Aim of the exercise: Print the lines beginning with the one that contains "Model this object in Blender" and ending with the one that contains "then laid down.", exactly, both included, and no other lines.

* * * * * * *

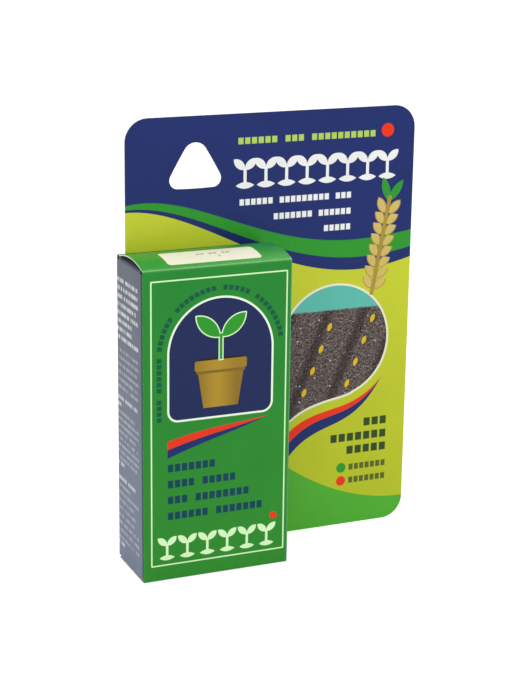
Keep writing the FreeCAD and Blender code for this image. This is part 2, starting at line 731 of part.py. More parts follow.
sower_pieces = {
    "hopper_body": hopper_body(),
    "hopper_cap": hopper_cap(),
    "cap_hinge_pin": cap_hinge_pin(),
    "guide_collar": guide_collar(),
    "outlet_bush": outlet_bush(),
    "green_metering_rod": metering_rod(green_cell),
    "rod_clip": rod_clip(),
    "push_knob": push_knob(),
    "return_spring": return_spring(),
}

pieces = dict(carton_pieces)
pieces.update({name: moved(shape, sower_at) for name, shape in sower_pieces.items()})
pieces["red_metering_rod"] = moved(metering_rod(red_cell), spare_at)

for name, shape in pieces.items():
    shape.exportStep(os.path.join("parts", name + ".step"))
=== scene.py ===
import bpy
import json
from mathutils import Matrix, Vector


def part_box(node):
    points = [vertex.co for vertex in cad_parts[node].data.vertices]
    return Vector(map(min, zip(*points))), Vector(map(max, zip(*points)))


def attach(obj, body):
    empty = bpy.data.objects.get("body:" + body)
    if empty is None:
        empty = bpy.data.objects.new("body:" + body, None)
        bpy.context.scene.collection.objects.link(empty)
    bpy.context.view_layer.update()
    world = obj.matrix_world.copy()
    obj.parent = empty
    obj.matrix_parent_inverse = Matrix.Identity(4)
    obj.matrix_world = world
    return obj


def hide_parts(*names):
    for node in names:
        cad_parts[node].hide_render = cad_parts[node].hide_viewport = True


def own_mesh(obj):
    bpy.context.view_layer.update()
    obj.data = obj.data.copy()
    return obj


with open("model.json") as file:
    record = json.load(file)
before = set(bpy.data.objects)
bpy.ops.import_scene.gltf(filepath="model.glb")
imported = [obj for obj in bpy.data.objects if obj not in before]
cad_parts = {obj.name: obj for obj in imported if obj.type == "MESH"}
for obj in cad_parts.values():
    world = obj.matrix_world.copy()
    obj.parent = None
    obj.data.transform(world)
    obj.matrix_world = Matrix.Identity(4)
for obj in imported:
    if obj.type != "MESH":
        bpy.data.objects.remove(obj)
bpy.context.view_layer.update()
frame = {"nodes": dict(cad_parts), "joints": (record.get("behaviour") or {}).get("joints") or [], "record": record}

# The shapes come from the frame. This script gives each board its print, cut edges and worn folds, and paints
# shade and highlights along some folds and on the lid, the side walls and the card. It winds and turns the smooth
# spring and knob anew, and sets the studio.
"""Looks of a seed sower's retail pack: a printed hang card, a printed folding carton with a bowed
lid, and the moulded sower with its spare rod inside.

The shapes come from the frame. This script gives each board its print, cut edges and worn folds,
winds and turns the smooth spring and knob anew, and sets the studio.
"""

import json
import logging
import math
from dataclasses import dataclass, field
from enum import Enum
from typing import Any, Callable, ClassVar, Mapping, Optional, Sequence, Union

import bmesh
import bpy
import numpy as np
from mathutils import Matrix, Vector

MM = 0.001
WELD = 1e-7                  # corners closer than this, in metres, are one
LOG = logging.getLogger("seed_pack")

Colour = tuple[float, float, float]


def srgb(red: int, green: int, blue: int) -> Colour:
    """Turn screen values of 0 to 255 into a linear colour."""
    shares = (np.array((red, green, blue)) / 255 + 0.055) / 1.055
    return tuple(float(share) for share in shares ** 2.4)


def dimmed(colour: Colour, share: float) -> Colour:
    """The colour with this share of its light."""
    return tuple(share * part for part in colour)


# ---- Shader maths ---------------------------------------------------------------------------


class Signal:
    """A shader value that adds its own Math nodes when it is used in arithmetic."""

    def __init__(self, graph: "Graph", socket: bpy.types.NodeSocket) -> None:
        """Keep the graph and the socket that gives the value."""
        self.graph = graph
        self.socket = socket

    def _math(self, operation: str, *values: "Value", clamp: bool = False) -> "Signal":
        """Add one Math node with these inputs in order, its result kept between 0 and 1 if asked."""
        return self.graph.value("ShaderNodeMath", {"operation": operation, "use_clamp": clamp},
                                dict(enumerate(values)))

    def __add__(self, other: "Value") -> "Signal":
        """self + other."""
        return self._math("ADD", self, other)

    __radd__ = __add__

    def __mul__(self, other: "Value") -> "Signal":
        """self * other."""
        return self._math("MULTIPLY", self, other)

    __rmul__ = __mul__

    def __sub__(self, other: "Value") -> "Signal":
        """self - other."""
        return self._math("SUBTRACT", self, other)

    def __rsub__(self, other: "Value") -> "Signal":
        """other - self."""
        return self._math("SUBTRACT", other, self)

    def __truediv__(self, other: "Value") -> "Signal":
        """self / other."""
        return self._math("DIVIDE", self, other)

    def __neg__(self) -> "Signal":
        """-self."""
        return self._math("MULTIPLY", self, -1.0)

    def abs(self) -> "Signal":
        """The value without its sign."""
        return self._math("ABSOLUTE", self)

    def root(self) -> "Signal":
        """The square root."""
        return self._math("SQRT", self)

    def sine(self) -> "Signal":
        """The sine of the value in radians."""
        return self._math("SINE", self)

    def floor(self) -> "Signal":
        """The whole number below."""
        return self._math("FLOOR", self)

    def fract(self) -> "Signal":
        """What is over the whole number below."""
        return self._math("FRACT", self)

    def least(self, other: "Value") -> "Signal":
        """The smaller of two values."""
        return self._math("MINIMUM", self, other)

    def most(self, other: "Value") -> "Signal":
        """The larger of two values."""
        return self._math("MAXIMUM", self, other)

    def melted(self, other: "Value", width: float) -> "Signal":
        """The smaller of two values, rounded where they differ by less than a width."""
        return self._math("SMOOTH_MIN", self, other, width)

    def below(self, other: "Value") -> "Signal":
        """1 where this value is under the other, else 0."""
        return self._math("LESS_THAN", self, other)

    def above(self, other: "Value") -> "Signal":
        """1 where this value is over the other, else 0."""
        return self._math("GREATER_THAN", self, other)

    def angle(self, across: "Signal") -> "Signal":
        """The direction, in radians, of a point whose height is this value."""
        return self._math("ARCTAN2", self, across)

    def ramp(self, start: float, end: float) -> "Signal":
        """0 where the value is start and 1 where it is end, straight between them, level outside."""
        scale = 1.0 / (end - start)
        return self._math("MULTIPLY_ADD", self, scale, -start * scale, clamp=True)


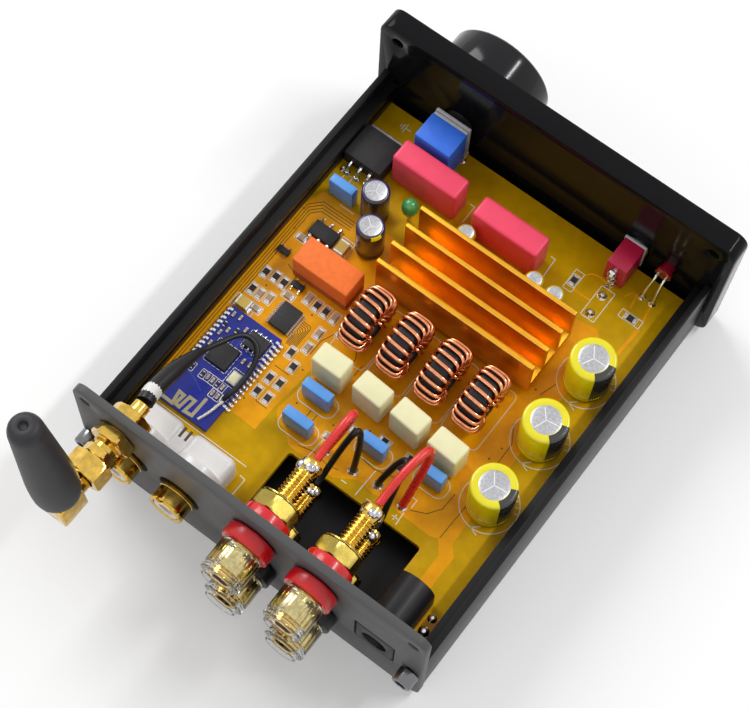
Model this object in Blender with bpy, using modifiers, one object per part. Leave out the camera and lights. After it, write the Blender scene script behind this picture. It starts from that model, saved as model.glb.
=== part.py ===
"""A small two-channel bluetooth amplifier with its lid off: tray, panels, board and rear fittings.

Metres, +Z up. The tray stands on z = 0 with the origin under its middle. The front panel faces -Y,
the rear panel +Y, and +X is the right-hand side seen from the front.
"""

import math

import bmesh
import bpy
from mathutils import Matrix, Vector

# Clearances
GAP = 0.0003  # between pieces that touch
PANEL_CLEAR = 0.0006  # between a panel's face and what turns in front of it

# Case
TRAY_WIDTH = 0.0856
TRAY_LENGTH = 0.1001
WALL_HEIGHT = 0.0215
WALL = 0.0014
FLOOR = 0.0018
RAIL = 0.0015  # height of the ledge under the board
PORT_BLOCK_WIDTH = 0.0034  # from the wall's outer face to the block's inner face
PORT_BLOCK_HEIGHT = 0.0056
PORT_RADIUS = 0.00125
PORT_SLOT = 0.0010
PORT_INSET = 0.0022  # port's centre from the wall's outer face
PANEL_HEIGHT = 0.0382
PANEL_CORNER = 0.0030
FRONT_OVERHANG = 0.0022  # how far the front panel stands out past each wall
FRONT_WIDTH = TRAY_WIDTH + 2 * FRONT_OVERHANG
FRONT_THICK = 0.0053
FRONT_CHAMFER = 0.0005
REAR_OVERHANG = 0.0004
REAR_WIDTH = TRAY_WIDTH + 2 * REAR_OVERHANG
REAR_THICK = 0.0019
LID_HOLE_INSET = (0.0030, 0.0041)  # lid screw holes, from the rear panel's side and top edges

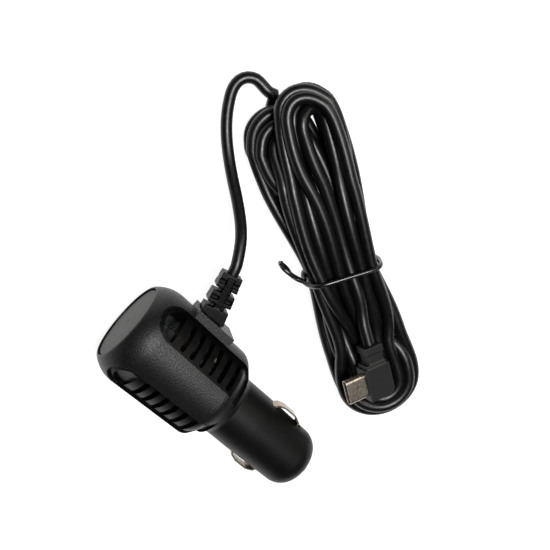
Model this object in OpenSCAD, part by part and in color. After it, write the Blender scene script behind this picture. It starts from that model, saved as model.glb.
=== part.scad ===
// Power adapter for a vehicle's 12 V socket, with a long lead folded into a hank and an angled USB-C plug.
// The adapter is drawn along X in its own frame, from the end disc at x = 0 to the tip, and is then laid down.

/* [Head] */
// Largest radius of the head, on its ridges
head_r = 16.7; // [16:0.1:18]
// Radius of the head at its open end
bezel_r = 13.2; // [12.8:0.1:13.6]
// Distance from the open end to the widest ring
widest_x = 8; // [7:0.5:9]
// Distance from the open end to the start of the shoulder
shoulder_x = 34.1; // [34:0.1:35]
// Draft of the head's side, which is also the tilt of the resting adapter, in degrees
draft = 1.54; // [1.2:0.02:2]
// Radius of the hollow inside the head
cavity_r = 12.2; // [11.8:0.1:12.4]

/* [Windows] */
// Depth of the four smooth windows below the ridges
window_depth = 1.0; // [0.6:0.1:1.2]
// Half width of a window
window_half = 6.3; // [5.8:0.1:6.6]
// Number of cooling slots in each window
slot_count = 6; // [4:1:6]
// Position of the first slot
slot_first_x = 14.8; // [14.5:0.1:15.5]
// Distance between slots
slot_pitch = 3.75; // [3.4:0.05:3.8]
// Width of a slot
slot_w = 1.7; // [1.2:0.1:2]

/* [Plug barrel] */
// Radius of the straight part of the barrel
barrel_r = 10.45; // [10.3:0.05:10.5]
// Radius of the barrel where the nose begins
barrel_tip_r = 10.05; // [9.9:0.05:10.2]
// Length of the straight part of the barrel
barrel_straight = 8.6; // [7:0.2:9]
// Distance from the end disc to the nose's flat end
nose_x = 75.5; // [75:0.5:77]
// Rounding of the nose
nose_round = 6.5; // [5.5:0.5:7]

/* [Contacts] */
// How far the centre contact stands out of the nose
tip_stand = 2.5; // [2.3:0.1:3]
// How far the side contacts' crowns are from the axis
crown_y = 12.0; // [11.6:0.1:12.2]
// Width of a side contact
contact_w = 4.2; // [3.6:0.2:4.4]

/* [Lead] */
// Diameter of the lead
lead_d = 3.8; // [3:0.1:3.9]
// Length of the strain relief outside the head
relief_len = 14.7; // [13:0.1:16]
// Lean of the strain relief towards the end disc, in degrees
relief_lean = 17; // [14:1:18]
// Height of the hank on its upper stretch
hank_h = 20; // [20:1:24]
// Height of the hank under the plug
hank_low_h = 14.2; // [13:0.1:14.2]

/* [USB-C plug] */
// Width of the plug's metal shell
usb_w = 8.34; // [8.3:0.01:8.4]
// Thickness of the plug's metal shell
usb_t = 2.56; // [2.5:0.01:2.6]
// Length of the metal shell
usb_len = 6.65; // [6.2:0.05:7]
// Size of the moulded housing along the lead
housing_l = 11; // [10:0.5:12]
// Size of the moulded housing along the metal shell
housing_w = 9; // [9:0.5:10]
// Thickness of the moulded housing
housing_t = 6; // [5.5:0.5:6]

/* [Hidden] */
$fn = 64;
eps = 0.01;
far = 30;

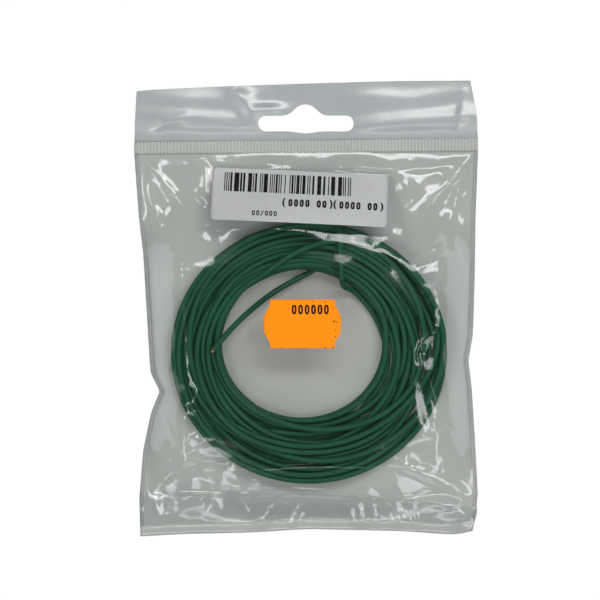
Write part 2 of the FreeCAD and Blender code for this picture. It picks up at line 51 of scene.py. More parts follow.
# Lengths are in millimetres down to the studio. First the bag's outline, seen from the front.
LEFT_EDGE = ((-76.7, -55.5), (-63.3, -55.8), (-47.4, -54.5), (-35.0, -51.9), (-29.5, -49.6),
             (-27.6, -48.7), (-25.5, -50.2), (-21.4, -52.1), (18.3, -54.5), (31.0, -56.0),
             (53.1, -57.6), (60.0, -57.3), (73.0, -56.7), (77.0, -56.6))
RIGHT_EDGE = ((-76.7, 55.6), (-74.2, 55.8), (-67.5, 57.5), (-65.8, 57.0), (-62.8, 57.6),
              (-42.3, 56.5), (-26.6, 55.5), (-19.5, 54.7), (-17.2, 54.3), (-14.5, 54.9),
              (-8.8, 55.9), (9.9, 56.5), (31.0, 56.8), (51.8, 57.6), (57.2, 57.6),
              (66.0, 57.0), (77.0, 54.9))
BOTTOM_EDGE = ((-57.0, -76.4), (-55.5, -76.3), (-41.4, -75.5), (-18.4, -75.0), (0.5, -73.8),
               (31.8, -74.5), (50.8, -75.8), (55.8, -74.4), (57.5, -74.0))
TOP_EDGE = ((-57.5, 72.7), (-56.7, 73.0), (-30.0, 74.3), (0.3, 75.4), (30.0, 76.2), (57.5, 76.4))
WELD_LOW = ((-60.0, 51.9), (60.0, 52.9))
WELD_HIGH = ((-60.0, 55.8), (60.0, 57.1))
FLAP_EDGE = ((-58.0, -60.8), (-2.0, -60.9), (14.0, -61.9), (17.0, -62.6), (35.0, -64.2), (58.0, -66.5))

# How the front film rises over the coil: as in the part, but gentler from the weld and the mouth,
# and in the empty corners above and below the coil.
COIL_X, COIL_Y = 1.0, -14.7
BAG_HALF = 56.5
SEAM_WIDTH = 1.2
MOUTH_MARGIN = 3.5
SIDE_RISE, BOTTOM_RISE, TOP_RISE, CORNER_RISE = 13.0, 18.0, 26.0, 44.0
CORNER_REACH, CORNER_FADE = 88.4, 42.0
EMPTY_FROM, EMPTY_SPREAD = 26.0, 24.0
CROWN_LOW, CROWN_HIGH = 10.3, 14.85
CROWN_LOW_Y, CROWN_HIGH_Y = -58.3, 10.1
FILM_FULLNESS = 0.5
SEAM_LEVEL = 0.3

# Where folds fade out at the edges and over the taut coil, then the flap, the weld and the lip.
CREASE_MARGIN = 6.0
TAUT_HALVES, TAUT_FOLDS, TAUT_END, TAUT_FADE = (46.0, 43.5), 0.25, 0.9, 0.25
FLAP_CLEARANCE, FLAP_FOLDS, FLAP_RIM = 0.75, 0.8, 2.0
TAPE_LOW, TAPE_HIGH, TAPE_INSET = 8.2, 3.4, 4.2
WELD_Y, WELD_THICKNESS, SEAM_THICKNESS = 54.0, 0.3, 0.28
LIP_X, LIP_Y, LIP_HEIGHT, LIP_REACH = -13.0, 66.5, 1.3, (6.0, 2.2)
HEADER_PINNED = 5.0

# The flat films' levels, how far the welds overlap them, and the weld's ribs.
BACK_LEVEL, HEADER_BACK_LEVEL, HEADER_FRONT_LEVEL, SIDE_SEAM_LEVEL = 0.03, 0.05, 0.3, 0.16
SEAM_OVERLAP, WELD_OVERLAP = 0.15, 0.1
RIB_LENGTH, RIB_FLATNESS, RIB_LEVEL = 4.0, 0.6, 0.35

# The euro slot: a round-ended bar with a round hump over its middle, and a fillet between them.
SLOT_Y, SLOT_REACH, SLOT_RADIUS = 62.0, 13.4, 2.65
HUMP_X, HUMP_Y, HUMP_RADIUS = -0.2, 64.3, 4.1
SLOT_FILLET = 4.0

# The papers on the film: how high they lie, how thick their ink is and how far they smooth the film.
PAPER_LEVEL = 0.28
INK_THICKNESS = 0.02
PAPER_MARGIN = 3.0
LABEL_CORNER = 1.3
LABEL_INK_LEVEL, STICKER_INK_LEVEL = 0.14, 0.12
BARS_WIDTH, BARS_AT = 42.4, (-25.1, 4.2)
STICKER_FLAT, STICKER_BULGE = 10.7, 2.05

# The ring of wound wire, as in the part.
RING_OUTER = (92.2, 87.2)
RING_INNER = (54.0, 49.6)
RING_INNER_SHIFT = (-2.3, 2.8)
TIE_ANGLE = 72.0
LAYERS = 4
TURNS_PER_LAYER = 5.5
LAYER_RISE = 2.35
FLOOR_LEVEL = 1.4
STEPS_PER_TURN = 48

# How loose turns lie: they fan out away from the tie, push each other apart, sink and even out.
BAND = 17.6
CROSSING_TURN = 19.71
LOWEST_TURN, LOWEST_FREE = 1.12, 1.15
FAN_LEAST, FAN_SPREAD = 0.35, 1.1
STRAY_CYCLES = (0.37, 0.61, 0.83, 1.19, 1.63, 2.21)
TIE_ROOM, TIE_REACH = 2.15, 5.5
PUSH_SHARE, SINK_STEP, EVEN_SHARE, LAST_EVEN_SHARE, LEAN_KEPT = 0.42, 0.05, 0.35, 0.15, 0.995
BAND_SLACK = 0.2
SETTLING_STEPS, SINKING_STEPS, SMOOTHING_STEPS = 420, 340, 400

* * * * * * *

Task output:
Model this object in Blender with bpy, using modifiers, one object per part. Leave out the camera and lights. After it, write the Blender scene script behind this picture. It starts from that model, saved as model.glb.
=== part.py ===
"""A small two-channel bluetooth amplifier with its lid off: tray, panels, board and rear fittings.

Metres, +Z up. The tray stands on z = 0 with the origin under its middle. The front panel faces -Y,
the rear panel +Y, and +X is the right-hand side seen from the front.
"""

import math

import bmesh
import bpy
from mathutils import Matrix, Vector

# Clearances
GAP = 0.0003  # between pieces that touch
PANEL_CLEAR = 0.0006  # between a panel's face and what turns in front of it

# Case
TRAY_WIDTH = 0.0856
TRAY_LENGTH = 0.1001
WALL_HEIGHT = 0.0215
WALL = 0.0014
FLOOR = 0.0018
RAIL = 0.0015  # height of the ledge under the board
PORT_BLOCK_WIDTH = 0.0034  # from the wall's outer face to the block's inner face
PORT_BLOCK_HEIGHT = 0.0056
PORT_RADIUS = 0.00125
PORT_SLOT = 0.0010
PORT_INSET = 0.0022  # port's centre from the wall's outer face
PANEL_HEIGHT = 0.0382
PANEL_CORNER = 0.0030
FRONT_OVERHANG = 0.0022  # how far the front panel stands out past each wall
FRONT_WIDTH = TRAY_WIDTH + 2 * FRONT_OVERHANG
FRONT_THICK = 0.0053
FRONT_CHAMFER = 0.0005
REAR_OVERHANG = 0.0004
REAR_WIDTH = TRAY_WIDTH + 2 * REAR_OVERHANG
REAR_THICK = 0.0019
LID_HOLE_INSET = (0.0030, 0.0041)  # lid screw holes, from the rear panel's side and top edges

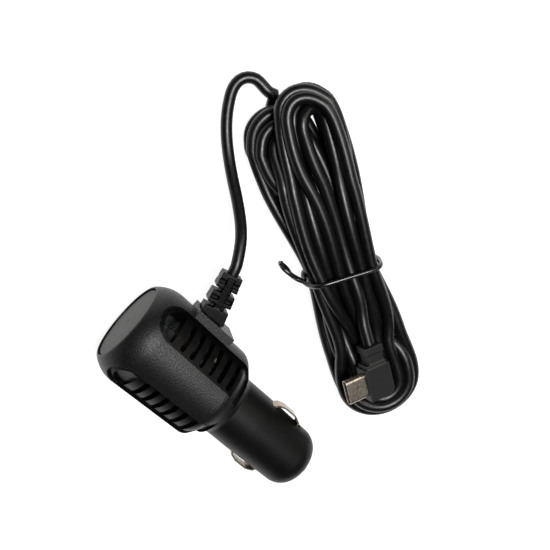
Model this object in OpenSCAD, part by part and in color. After it, write the Blender scene script behind this picture. It starts from that model, saved as model.glb.
=== part.scad ===
// Power adapter for a vehicle's 12 V socket, with a long lead folded into a hank and an angled USB-C plug.
// The adapter is drawn along X in its own frame, from the end disc at x = 0 to the tip, and is then laid down.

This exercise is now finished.